• **What is being asked**
Reproduce the material in full, exactly as written.

• **Source excerpt**
..............................
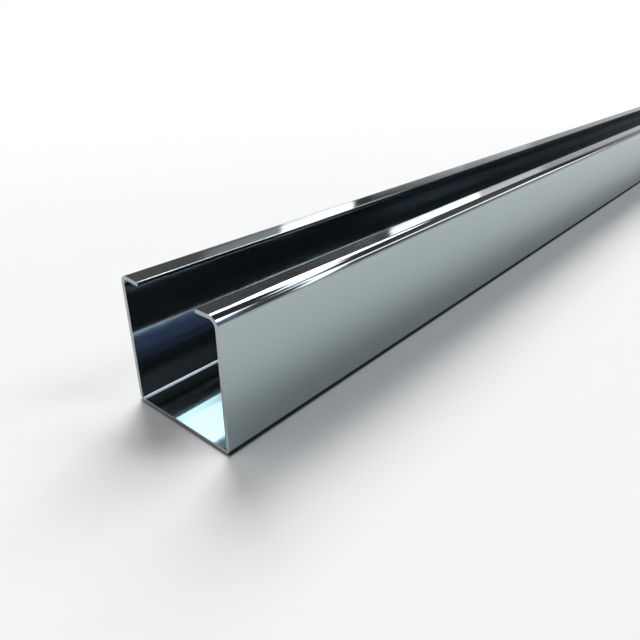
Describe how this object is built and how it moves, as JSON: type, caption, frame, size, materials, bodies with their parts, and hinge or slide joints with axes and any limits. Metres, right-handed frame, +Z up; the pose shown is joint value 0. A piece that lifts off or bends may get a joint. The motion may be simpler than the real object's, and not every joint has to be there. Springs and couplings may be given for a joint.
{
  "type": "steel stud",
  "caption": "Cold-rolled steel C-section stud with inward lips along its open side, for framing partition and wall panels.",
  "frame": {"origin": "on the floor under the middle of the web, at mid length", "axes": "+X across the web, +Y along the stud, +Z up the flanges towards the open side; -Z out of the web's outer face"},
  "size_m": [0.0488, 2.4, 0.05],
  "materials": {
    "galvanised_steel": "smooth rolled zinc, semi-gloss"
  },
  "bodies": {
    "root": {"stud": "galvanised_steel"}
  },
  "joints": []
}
..............................
• **The reply**
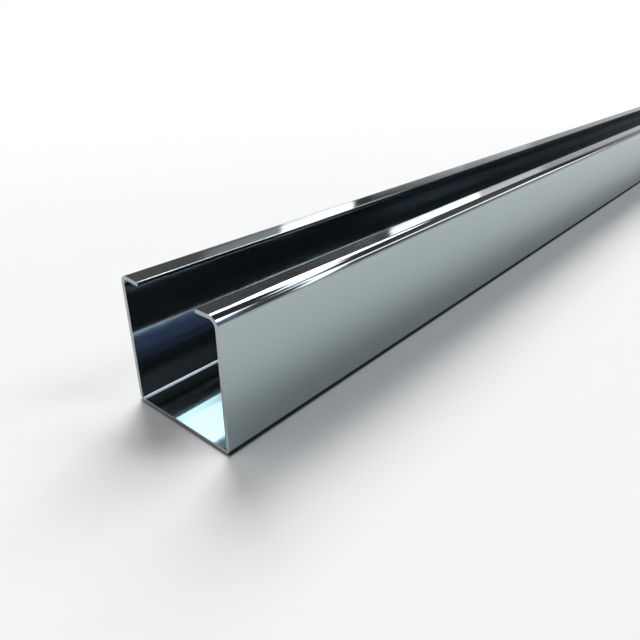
Describe how this object is built and how it moves, as JSON: type, caption, frame, size, materials, bodies with their parts, and hinge or slide joints with axes and any limits. Metres, right-handed frame, +Z up; the pose shown is joint value 0. A piece that lifts off or bends may get a joint. The motion may be simpler than the real object's, and not every joint has to be there. Springs and couplings may be given for a joint.
{
  "type": "steel stud",
  "caption": "Cold-rolled steel C-section stud with inward lips along its open side, for framing partition and wall panels.",
  "frame": {"origin": "on the floor under the middle of the web, at mid length", "axes": "+X across the web, +Y along the stud, +Z up the flanges towards the open side; -Z out of the web's outer face"},
  "size_m": [0.0488, 2.4, 0.05],
  "materials": {
    "galvanised_steel": "smooth rolled zinc, semi-gloss"
  },
  "bodies": {
    "root": {"stud": "galvanised_steel"}
  },
  "joints": []
}